I took this word literally and started to search with my physical eyes any guy who'd come across me on our vacation in Malapascua. I saw one particular guy who was on his own in a vacation all alone and it fascinated me that a person can be so independent that way that he could just enjoy such vacations without anyone to share it with. I started to visualize his persona being the man GOD was talking about whose soul had pleased the most high GOD. But I couldn't get the picture quite right because he was a caucasian man and I know that I am supposed to be with a middle eastern man - Israeli to be exact. So I rejected this image that didn't quite match up to what I believe GOD wants for me.

On Monday the following week, I could not be still, I had to tell my Pastor Artemio about what had happened and GOD had also led my Pastor to come to my office to talk to me and ask about my family trip.
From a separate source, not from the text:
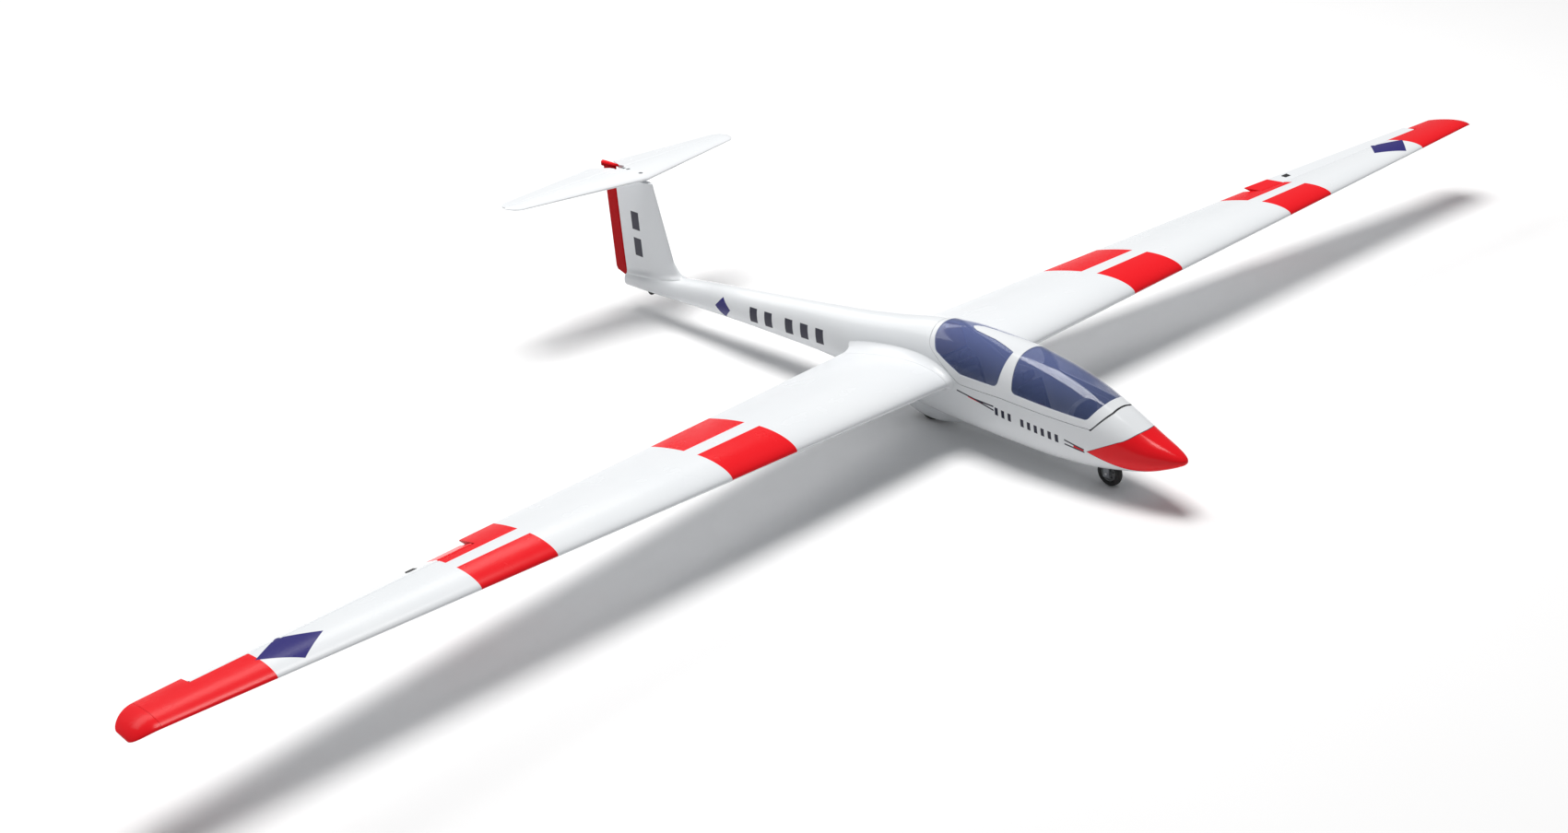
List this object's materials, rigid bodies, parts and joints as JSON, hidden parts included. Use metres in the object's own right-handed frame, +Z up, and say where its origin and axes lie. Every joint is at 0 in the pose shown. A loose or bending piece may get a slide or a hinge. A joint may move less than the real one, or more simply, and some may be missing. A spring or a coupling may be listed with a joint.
{
  "type": "radio controlled model sailplane",
  "caption": "Radio controlled scale model of a two-seat training glider with a T-tail, a lift-off tinted canopy, plug-in wings, working controls and wheels in line.",
  "frame": {"origin": "on the ground, under the middle of the bounding box", "axes": "+X along the left wing, -Y towards the nose, +Z up"},
  "size_m": [2.6, 1.2632, 0.2665],
  "materials": {
    "white_gelcoat": "gloss",
    "white_film": "gloss",
    "red_film": "gloss",
    "canopy_tint": "gloss",
    "black_plastic": "satin",
    "white_plastic": "satin",
    "wheel_rubber": "matte",
    "wheel_hub": "satin",
    "steel_wire": "satin",
    "plywood": "matte",
    "seat_cloth": "matte",
    "cockpit_grey": "matte",
    "battery_wrap": "gloss"
  },
  "bodies": {
    "fuselage": {"fuselage_shell": "white_gelcoat", "front_seat": "seat_cloth", "rear_seat": "seat_cloth", "front_instrument_panel": "black_plastic", "rear_instrument_panel": "black_plastic", "flight_battery": "battery_wrap", "equipment_tray": "plywood", "receiver": "black_plastic", "cockpit_floor": "cockpit_grey", "cockpit_rear_former": "plywood", "former_magnet": "steel_wire", "nose_wheel_axle": "steel_wire", "main_wheel_axle": "steel_wire", "nose_wheel_bracket": "plywood", "main_wheel_bracket": "plywood", "tail_wheel_axle": "steel_wire", "wing_joiner_rod": "steel_wire", "tailplane": "white_film", "tailplane_front_bolt": "steel_wire", "tailplane_rear_bolt": "steel_wire", "rudder_hinge_wire": "steel_wire", "rudder_servo": "black_plastic", "elevator_servo": "black_plastic", "elevator_cable_tube": "black_plastic"},
    "canopy": {"canopy_frame": "white_gelcoat", "front_canopy_window": "canopy_tint", "rear_canopy_window": "canopy_tint", "hatch_magnet": "steel_wire"},
    "nose_wheel": {"nose_tyre": "wheel_rubber", "nose_hub": "wheel_hub"},
    "main_wheel": {"main_tyre": "wheel_rubber", "main_hub": "wheel_hub"},
    "tail_wheel": {"tail_wheel": "wheel_rubber"},
    "elevator": {"left_elevator": "white_film", "right_elevator": "white_film", "elevator_joiner_wire": "steel_wire", "elevator_horn": "black_plastic"},
    "elevator_servo_arm": {"elevator_servo_arm": "white_plastic"},
    "rudder": {"rudder": "red_film", "rudder_horn": "black_plastic"},
    "rudder_servo_arm": {"rudder_servo_arm": "white_plastic"},
    "rudder_pushrod": {"rudder_pushrod": "steel_wire"},
    "left_wing": {"left_wing_panel": "white_film", "left_tip_cap": "red_film", "left_wing_pin": "steel_wire", "left_aileron_servo": "black_plastic", "left_servo_cover": "white_plastic"},
    "left_aileron": {"left_aileron": "white_film", "left_aileron_horn": "black_plastic"},
    "left_servo_arm": {"left_servo_arm": "white_plastic"},
    "left_aileron_pushrod": {"left_aileron_pushrod": "steel_wire"},
    "right_wing": {"right_wing_panel": "white_film", "right_tip_cap": "red_film", "right_wing_pin": "steel_wire", "right_aileron_servo": "black_plastic", "right_servo_cover": "white_plastic"},
    "right_aileron": {"right_aileron": "white_film", "right_aileron_horn": "black_plastic"},
    "right_servo_arm": {"right_servo_arm": "white_plastic"},
    "right_aileron_pushrod": {"right_aileron_pushrod": "steel_wire"}
  },
  "joints": [
    {"name": "canopy_lift", "type": "slide", "parent": "fuselage", "child": "canopy", "axis": [0, 0, 1], "range_m": [0, 0.12]},
    {"name": "nose_wheel_spin", "type": "hinge", "parent": "fuselage", "child": "nose_wheel", "pos_m": [0, -0.49962, 0.02], "axis": [1, 0, 0], "continuous": true},
    {"name": "main_wheel_spin", "type": "hinge", "parent": "fuselage", "child": "main_wheel", "pos_m": [0, -0.15462, 0.0275], "axis": [1, 0, 0], "continuous": true},
    {"name": "tail_wheel_spin", "type": "hinge", "parent": "fuselage", "child": "tail_wheel", "pos_m": [0, 0.52938, 0.047], "axis": [1, 0, 0], "continuous": true},
    {"name": "elevator_hinge", "type": "hinge", "parent": "fuselage", "child": "elevator", "pos_m": [0, 0.58038, 0.256], "axis": [1, 0, 0], "range_deg": [-20, 20]},
    {"name": "elevator_servo_turn", "type": "hinge", "parent": "fuselage", "child": "elevator_servo_arm", "pos_m": [-0.018, -0.13362, 0.09], "axis": [0, 0, 1], "range_deg": [-25, 25]},
    {"name": "rudder_hinge", "type": "hinge", "parent": "fuselage", "child": "rudder", "pos_m": [0, 0.59338, 0.16], "axis": [0, 0, 1], "range_deg": [-30, 30]},
    {"name": "rudder_servo_turn", "type": "hinge", "parent": "fuselage", "child": "rudder_servo_arm", "pos_m": [0, -0.10162, 0.09], "axis": [0, 0, 1], "range_deg": [-30, 30]},
    {"name": "rudder_pushrod_pivot", "type": "hinge", "parent": "rudder_servo_arm", "child": "rudder_pushrod", "pos_m": [0.015, -0.10162, 0.088], "axis": [0, 0, 1], "range_deg": [-30, 30]},
    {"name": "left_wing_slide", "type": "slide", "parent": "fuselage", "child": "left_wing", "axis": [0.9995, 0, 0.0332], "range_m": [0, 0.27]},
    {"name": "right_wing_slide", "type": "slide", "parent": "fuselage", "child": "right_wing", "axis": [-0.9995, 0, 0.0332], "range_m": [0, 0.27]},
    {"name": "left_aileron_hinge", "type": "hinge", "parent": "left_wing", "child": "left_aileron", "pos_m": [0.888, -0.16658, 0.12928], "axis": [0.9933, -0.1103, 0.0351], "range_deg": [-32, 8]},
    {"name": "right_aileron_hinge", "type": "hinge", "parent": "right_wing", "child": "right_aileron", "pos_m": [-0.888, -0.16658, 0.12928], "axis": [0.9933, 0.1103, -0.0351], "range_deg": [-8, 32]},
    {"name": "left_servo_turn", "type": "hinge", "parent": "left_wing", "child": "left_servo_arm", "pos_m": [0.888, -0.2034, 0.13107], "axis": [0.9933, -0.1103, 0.0351], "range_deg": [-32, 8]},
    {"name": "right_servo_turn", "type": "hinge", "parent": "right_wing", "child": "right_servo_arm", "pos_m": [-0.888, -0.2034, 0.13107], "axis": [0.9933, 0.1103, -0.0351], "range_deg": [-8, 32]},
    {"name": "left_pushrod_pivot", "type": "hinge", "parent": "left_servo_arm", "child": "left_aileron_pushrod", "pos_m": [0.8886, -0.20212, 0.11815], "axis": [0.9933, -0.1103, 0.0351], "range_deg": [-8, 32]},
    {"name": "right_pushrod_pivot", "type": "hinge", "parent": "right_servo_arm", "child": "right_aileron_pushrod", "pos_m": [-0.88799, -0.20746, 0.11873], "axis": [0.9933, 0.1103, -0.0351], "range_deg": [-32, 8]}
  ],
  "couplings": [
    {"joint": "elevator_servo_turn", "follows": "elevator_hinge", "ratio": 1.1667},
    {"joint": "rudder_servo_turn", "follows": "rudder_hinge", "ratio": 1},
    {"joint": "rudder_pushrod_pivot", "follows": "rudder_hinge", "ratio": -1},
    {"joint": "right_aileron_hinge", "follows": "left_aileron_hinge", "ratio": -1},
    {"joint": "left_servo_turn", "follows": "left_aileron_hinge", "ratio": 1},
    {"joint": "right_servo_turn", "follows": "left_aileron_hinge", "ratio": -1},
    {"joint": "left_pushrod_pivot", "follows": "left_aileron_hinge", "ratio": -1},
    {"joint": "right_pushrod_pivot", "follows": "left_aileron_hinge", "ratio": 1}
  ]
}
Certainly GOD had always worked with this man of GOD to always guide me when I am feeling unsure about my faith walk. I told him what GOD told me in Matthew 12:18 and to my biggest surprise, Pastor Art became more excited than I was. As we read the rest of the verses of 1 Samuel 16, we came to conclude that GOD was giving me the best of the best - in fact he was better than the best! Therefore he is the bestest! Bestest? there's not even such a word! But the scales of doubt in my eyes began to fade away when he prayed over me to take out the old visions I've held on to for 900 days. As we read the scripture and talked about the new thing that GOD is doing and is trying to show me, I have come to understand fully the depth of this Word in:

Isaiah 43:19 See, I am doing a new thing! Now it springs up; do you not perceive it? I am making a way in the wilderness and streams in the wasteland.

Now, I have already received this word so long ago, like a year ago perhaps, but I couldn't understand what GOD was saying through this Word until today. Now, everything makes sense. I have never seen my Pastor so excited for me to get married in my whole life.
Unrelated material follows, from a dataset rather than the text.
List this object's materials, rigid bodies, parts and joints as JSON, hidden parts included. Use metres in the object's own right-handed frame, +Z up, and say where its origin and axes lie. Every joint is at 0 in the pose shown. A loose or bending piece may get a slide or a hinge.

So today, I am excited and I am even more excited because I've been waking up at 2AM compeled to pray over this man and his family like I always did before. During these wee hours of the dawn, I also was led to write these things down on the book so that I will be able to record everything that has happened and read back on GOD's faithfulness in my life. If ever my husband reads this, He will understand many things and know that he really did hear from GOD. I am praying for him, he needs to have courage to do everything GOD will instruct him to do. He just needs to have faith and boldness because GOD will do great things for him, this person is so special whereby GOD had described him to me as HIS beloved son that pleased the soul of the Almighty! Also, he cannot be late another second because I have been waiting for him my whole life! I have been praying for a husband chosen by GOD since I was 15 years old! It's been 22 years of praying! My GOD! My GOD! Am I going to be like an Abraham whose promise He received after 25 years of waiting? And then with more testings?! O My GOD not anymore! Please! But according to GOD, things will happen according to HIS time, which is - just right on time! Because truthfully, there never was a delay of HIS plans coming to pass in our lives. A delay is an illussion that rightfully means"impatience" in the part of GOD's people. GOD is never late, He makes all things beautiful in His time and His time cannot be delayed, because YESHUA says: "There are unborn children that cannot wait to be born another day".

Psalm 22 CJB

31 (30) A descendant will serve him; the next generation will be told of Adonai. 32 (31) They will come and proclaim his righteousness to a people yet unborn, that he is the one who did it.